LAUSR

In this paper, a Chebyshev polynomial-based functional link artificial neural network (CFLANN) technique for Wyner–Ziv (WZ) frame estimation in a distributed video coding framework is proposed. The estimated WZ frame at the decoder is also referred to as the side information (SI). The proposed scheme (CFLANN-SI) works in two phases, namely, training and testing. The network is trained offline, and to achieve better generalization, the training (input, target) patterns are created across several video sequences constituting varied motion behavior. It estimates the SI frame using adjacent key frames as inputs. The training convergence characteristics of CFLANN-SI is observed to be faster with reduced mean square error as compared to a multi-layer perceptron-based prediction scheme. It is also observed that once the model is trained, it is capable of estimating SI for rest of the incoming WZ frames of the video sequences as well as for the video sequences which are not considered during the learning phase.
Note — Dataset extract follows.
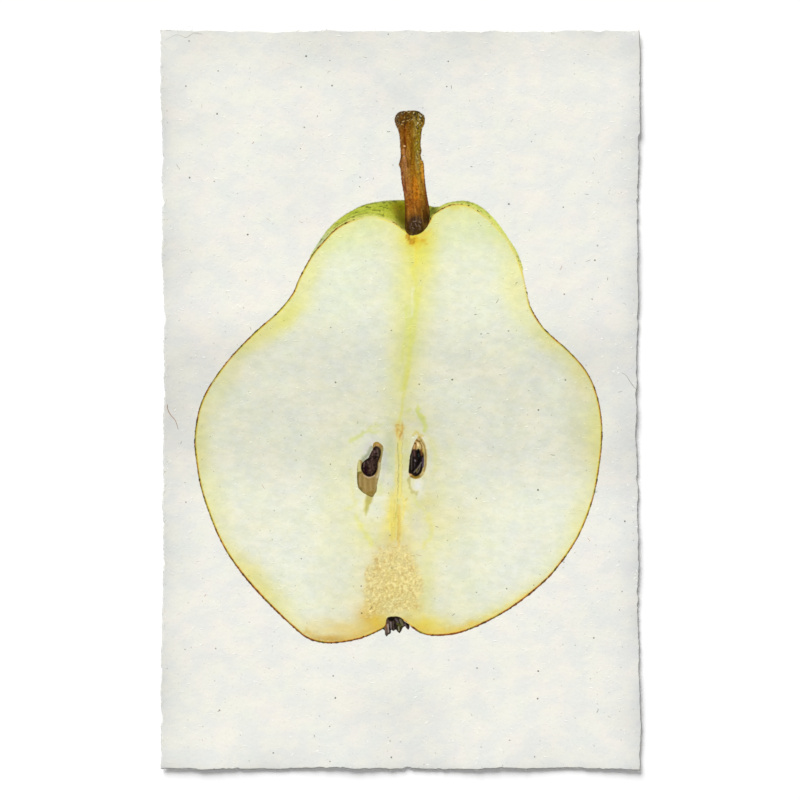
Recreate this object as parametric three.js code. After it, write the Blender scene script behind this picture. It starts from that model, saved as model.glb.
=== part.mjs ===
// A sheet of handmade paper with four deckle edges, which carries a printed picture of a halved pear.
// The picture is ink in the paper, so the object is one piece: a thin, closed, slightly cockled sheet.
// Millimetres, +Z up. The sheet lies on its back: +X is the picture's right, +Y is its top (the pear's
// stem end), +Z leaves the printed face. The origin is the middle of the back, on the resting surface.

import * as THREE from "three";

// Driving dimensions.
const SHEET_WIDTH = 496; // across the widest of the left and right edges
const SHEET_LENGTH = 763; // across the widest of the top and bottom edges
const THICKNESS = 0.45; // of the pulp away from the edges
const EDGE_THICKNESS = 0.15; // where the pulp feathers out
const FEATHER_WIDTH = 18; // margin in which the pulp thins
const CURL_HEIGHT = 4.5; // mean rise of a free edge above the flat middle
const CURL_WIDTH = 64; // margin that curls up
const COCKLE_SHARE = 0.22; // how much the rise varies along an edge
const WAIST = 3; // how far the long edges bow inwards halfway
const DECKLE_DEPTH = 2.4; // deepest hollow of the deckle's waves

// Waves along an edge: length in millimetres and share of the depth. The shares add up to 1.
const DECKLE_WAVES = [
  { length: 214, share: 0.5 },
  { length: 86, share: 0.3 },
  { length: 41, share: 0.2 },
];
const COCKLE_LENGTH = 148;

// The start of the waves on each edge, in radians, so that no two edges match.
const EDGE_START = { left: 0.4, right: 2.1, bottom: 3.7, top: 5.2 };

// The grid that carries the shape.
const COLUMNS = 30;
const ROWS = 46;

const halfWidth = SHEET_WIDTH / 2;
const halfLength = SHEET_LENGTH / 2;

function clamp01(t) {
  return Math.min(1, Math.max(0, t));
}

// How far the deckle lies inside the straight edge, at a distance along it.
function deckleInset(along, start) {
  let wave = 0;
  DECKLE_WAVES.forEach(({ length, share }, i) => {
    wave += share * Math.sin((2 * Math.PI * along) / length + start * (i + 1));
  });
  return (DECKLE_DEPTH * (1 + wave)) / 2;
}

// How far the long edges bow inwards, largest halfway along them.
function waistInset(y) {
  const v = y / halfLength;
  return WAIST * (1 - v * v) ** 2;
}

// The rise of one edge's curl, from 0 where the sheet lies flat to about CURL_HEIGHT at the edge.
function curlRise(distance, along, start) {
  const cockle = 1 + COCKLE_SHARE * Math.sin((2 * Math.PI * along) / COCKLE_LENGTH + start);
  return CURL_HEIGHT * cockle * clamp01(1 - distance / CURL_WIDTH) ** 2.5;
}

// The height of the back above the resting surface, from a point of the flat, straight-edged sheet.
function backHeight(x, y) {
  const sideways = curlRise(halfWidth - Math.abs(x), y, x < 0 ? EDGE_START.left : EDGE_START.right);
  const endways = curlRise(halfLength - Math.abs(y), x, y < 0 ? EDGE_START.bottom : EDGE_START.top);
  return sideways + endways - (sideways * endways) / (CURL_HEIGHT * (1 + COCKLE_SHARE));
}

// The pulp's thickness at a point of the flat sheet.
function pulpThickness(x, y) {
  const distance = Math.min(halfWidth - Math.abs(x), halfLength - Math.abs(y));
  return EDGE_THICKNESS + (THICKNESS - EDGE_THICKNESS) * Math.sqrt(clamp01(distance / FEATHER_WIDTH));
}

// A flat board of the sheet's size, then each corner of its grid is moved to the deckle and the cockle.
function makeSheet() {
  const geometry = new THREE.BoxGeometry(SHEET_WIDTH, SHEET_LENGTH, THICKNESS, COLUMNS, ROWS, 1);
  const position = geometry.getAttribute("position");
  for (let i = 0; i < position.count; i++) {
    const x = position.getX(i);
    const y = position.getY(i);
    const sideInset = waistInset(y) + deckleInset(y, x < 0 ? EDGE_START.left : EDGE_START.right);
    const endInset = deckleInset(x, y < 0 ? EDGE_START.bottom : EDGE_START.top);
    const above = position.getZ(i) > 0 ? pulpThickness(x, y) : 0;
    position.setXYZ(
      i,
      x * (1 - sideInset / halfWidth),
      y * (1 - endInset / halfLength),
      backHeight(x, y) + above,
    );
  }
  geometry.computeBoundingBox();
  const middle = geometry.boundingBox.getCenter(new THREE.Vector3());
  geometry.translate(-middle.x, -middle.y, -geometry.boundingBox.min.z);
  geometry.computeVertexNormals();
  return geometry;
}

const paper = new THREE.MeshStandardMaterial({ color: 0xeeeee5, roughness: 0.9, metalness: 0 });

const sheet = new THREE.Mesh(makeSheet(), paper);
sheet.name = "printed_sheet";

const print = new THREE.Group();
print.add(sheet);

export default print;
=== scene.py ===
"""The looks of a printed sheet of handmade paper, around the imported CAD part.

The sheet is one closed mesh with deckle edges, curled margins and lumpy pulp. A halved pear is printed
on it. Outlines are curves through a few points, soft colours are laid on as dabs and strokes of ink, and
the material's nodes add the crisp edges, the grain and the paper's own specks and fibres.
Lengths are millimetres on the sheet, and become metres when a mesh is made.
"""

import math
import random

import bmesh
import bpy
import numpy as np
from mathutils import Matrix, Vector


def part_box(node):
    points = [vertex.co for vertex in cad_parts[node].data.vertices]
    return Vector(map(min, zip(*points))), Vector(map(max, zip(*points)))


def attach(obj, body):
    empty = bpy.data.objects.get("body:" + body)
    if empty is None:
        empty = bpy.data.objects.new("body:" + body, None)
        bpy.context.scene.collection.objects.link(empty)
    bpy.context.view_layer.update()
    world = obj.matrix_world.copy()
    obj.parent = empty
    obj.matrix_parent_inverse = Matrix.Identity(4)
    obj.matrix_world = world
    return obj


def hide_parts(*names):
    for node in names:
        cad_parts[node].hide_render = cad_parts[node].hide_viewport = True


MM = 0.001

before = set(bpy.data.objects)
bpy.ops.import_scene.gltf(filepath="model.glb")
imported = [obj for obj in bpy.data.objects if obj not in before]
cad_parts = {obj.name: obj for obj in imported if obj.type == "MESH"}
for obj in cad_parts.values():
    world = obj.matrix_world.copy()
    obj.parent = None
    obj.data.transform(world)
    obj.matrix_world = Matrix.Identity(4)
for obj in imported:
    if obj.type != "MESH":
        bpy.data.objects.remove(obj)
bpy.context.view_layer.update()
low, high = (np.array(corner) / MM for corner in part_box("printed_sheet"))

# ---------------------------------------------------------------- the sheet's shape, as the CAD part has it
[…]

The proposed scheme is evaluated with respect to different parameters, namely, rate-distortion, peak-signal-to-noise-ratio, the number of parity requests made per estimated frame, decoding time requirement and so on. Comparative analysis shows that the present CFLANN-SI technique generates better SI in resemblance to the competent schemes, in terms of the subjective quality improvement as well as the objective quality gains. Further, to substantiate that the present scheme provides a significant improvement over that of the benchmark techniques, a statistical analysis tool is used with a significance level of 5%.